Everyone is looking to the cloud for solutions to many problems. This could be for centralizing applications and data, ensuring availability regardless of location, enabling scale-out application infrastructure, or many other reasons. One of the reasons is to use the cloud as a BCP/DR (Business Continuity Planning/Disaster Recovery) target, which is also a great use-case for the public cloud.
Among all of the right reasons to use the cloud as a primary source for storing applications and data, are a number of challenges that are often overlooked. One of them being availability.
Cloud is Not Always About Availability
Public cloud infrastructure is designed and built to be massive, and scalable. Availability is a key part of the core of cloud infrastructure also, but we have to remember that despite all of the checks and balances that are in place when a public cloud infrastructure is built, there are real, unavoidable reasons which will cause a failure.
When I speak with service providers and cloud providers, they are clear on one thing. All the nines in the world won’t get you to 100% availability unless you design your application for failure.
Wait, what? But what about my 5 nines (99.999%) uptime guarantee? Read a little more closely and you’ll see that the result of an outage that violates the 99.999% uptime will result in only one thing, which is a refund. If AWS has an availability region go down, you will simply get an email apology and a pro-rated rebate on the lost hours of compute time.
Take the recent Azure outage (http://www.forbes.com/sites/benkepes/2014/11/20/microsoft-delivers-a-post-mortem-the-reasons-behind-the-global-azure-alypse/) and we have another clear example. Despite all of the work done to ensure the highest availability, things happen.
Design for Failure, Always
I’m a big proponent for TDD (Test Driven Development) and I extend that into TDI (Test Driven Infrastructure) in order to apply the same practice. If you don’t know how things will behave when they fail during UAT builds, you will certainly not be in a good position when it goes down in production.
Even the might Amazon Web Services has had challenges around availability. I’ve received emails on relatively short notice that my instances are going to be shut down for maintenance. The assumption at the AWS operations center is that you and I have done our due diligence and built a resilient application infrastructure.
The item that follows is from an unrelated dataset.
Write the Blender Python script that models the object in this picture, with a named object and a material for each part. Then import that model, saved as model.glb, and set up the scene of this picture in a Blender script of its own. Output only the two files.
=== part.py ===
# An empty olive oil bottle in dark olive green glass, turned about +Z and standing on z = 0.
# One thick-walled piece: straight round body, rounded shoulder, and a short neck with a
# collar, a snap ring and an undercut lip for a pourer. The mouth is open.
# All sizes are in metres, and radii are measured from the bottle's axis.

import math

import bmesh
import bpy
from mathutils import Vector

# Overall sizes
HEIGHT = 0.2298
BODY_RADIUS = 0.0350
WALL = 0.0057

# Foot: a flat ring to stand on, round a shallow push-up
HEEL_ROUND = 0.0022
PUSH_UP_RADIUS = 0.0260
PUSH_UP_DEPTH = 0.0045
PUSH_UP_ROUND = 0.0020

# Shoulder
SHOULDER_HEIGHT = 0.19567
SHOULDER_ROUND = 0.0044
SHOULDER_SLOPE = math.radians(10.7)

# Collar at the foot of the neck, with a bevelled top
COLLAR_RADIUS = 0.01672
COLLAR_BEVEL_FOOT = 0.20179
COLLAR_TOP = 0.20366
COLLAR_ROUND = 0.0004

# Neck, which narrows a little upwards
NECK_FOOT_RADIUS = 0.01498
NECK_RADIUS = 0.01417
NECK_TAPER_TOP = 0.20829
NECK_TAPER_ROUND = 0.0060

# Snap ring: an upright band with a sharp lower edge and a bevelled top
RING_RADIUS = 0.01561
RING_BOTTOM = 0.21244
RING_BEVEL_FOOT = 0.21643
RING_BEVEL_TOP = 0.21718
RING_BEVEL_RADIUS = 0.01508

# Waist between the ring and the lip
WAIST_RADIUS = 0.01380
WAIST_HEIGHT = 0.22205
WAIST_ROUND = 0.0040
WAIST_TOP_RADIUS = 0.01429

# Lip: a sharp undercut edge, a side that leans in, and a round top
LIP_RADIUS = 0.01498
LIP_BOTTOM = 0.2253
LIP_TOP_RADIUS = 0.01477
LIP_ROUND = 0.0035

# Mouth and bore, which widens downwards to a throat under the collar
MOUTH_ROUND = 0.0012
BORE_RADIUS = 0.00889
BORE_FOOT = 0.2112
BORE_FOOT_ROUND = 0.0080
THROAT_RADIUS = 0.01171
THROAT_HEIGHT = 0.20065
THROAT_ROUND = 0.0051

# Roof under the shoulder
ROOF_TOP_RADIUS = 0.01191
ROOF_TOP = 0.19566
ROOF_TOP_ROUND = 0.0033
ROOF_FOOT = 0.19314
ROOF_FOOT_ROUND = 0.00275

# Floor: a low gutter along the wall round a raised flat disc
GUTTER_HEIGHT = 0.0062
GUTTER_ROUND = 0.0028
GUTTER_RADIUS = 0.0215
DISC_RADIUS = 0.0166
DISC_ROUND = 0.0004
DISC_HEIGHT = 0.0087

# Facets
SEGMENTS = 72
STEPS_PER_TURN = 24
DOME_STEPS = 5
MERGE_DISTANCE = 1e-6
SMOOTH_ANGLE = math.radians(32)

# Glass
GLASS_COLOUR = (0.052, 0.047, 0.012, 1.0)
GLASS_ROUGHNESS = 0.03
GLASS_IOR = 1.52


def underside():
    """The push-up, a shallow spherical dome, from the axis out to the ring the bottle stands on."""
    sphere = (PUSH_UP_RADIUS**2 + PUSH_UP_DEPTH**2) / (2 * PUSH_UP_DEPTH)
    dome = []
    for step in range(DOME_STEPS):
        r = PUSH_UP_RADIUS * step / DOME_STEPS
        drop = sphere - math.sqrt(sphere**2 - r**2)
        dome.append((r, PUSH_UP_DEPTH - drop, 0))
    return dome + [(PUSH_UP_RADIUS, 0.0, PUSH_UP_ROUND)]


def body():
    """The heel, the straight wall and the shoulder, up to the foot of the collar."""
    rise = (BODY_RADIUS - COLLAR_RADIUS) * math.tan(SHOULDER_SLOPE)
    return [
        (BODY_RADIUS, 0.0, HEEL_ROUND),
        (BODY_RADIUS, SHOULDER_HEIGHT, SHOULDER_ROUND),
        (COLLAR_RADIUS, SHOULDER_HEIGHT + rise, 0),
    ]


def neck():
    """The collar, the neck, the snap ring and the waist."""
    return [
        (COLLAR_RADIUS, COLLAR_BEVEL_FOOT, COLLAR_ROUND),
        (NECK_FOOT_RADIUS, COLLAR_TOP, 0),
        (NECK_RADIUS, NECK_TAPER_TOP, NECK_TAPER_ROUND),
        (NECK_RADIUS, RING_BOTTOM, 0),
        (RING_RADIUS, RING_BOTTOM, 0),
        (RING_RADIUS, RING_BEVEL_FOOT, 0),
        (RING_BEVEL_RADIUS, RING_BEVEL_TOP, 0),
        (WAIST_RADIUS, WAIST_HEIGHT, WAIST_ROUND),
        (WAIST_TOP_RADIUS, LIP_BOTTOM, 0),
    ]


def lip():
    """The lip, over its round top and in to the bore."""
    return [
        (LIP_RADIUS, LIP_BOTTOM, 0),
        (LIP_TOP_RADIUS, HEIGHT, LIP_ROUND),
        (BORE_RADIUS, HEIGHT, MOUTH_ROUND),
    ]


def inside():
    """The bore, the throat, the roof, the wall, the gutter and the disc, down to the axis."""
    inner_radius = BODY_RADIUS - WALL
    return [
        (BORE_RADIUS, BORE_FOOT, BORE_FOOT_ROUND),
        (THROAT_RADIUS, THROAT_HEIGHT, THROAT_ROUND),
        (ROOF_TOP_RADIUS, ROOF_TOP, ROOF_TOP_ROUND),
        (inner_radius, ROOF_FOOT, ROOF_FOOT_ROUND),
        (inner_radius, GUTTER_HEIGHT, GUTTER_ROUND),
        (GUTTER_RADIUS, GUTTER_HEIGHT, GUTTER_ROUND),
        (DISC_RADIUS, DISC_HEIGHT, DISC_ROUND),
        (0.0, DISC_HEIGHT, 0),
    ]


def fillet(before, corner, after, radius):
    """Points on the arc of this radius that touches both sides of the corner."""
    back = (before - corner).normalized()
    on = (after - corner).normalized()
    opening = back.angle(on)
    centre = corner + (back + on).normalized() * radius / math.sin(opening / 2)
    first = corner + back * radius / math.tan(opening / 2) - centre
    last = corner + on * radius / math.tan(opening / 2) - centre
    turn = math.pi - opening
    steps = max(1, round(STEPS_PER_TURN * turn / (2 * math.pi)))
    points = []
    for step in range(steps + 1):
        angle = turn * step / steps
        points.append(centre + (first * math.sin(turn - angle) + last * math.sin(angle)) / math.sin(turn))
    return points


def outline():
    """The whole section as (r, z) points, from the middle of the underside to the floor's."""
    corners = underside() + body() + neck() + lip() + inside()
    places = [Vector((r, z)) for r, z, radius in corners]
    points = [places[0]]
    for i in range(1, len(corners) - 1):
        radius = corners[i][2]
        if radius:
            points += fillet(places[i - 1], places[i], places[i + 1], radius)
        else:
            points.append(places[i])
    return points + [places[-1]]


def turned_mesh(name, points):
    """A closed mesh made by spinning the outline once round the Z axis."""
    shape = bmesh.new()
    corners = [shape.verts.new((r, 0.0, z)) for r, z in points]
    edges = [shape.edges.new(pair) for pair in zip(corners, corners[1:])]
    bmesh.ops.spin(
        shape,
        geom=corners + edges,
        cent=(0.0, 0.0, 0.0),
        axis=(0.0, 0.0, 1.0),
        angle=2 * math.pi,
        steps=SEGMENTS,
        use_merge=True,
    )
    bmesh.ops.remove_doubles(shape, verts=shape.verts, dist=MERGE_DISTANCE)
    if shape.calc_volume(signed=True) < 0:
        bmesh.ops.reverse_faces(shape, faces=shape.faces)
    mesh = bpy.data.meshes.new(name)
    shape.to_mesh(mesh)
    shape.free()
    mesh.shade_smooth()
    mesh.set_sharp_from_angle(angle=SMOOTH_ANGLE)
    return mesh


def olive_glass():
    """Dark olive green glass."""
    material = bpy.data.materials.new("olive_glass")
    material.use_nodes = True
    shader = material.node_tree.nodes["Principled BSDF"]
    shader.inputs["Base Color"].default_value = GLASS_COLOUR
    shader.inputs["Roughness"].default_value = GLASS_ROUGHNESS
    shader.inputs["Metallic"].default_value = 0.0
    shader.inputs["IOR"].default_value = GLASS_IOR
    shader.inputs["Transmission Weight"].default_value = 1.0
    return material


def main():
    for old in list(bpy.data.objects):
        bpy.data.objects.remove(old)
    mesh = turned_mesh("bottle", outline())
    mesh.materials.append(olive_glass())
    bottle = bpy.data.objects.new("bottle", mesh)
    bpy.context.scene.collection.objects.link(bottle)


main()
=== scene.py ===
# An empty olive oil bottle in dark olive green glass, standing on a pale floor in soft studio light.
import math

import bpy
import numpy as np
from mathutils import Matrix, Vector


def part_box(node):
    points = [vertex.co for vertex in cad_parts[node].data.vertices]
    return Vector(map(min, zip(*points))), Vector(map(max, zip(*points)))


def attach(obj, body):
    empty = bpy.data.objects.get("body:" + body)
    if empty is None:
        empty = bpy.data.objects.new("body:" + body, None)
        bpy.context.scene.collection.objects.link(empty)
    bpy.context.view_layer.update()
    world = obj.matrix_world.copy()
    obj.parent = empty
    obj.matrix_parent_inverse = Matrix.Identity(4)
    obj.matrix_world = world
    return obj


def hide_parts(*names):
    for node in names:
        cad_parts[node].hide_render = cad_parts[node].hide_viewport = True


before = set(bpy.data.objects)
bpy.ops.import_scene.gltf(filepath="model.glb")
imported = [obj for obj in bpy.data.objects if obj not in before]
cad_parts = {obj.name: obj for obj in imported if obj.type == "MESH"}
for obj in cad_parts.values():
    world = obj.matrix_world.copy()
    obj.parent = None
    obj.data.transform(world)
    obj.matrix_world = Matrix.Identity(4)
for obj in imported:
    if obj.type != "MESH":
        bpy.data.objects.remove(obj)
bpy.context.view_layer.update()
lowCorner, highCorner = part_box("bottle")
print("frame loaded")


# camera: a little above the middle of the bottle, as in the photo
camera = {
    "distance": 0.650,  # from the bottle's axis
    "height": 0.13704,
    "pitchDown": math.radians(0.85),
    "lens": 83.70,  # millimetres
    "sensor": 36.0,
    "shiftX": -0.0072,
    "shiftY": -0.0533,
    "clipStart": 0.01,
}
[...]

Cloud is a Methodology more than a Technology
As great as public and private cloud infrastructure can be, the focus on what cloud can provide is a methodology for building application and infrastructure services. Moving to a cloud infrastructure one way to enable building more resilient application infrastructure. Just the same way that a spare tire can protect you from a flat tire if one happens, remember that there is only one spare tire. What happens when you have two flat tires?
This is really just a public service announcement for everyone who thinks that the move to the cloud is the answer to availability. It can be, but don’t depend that creating a single instance in a public cloud will be the answer to keep your application available. Plan for the worst and hope for the best, not the other way around.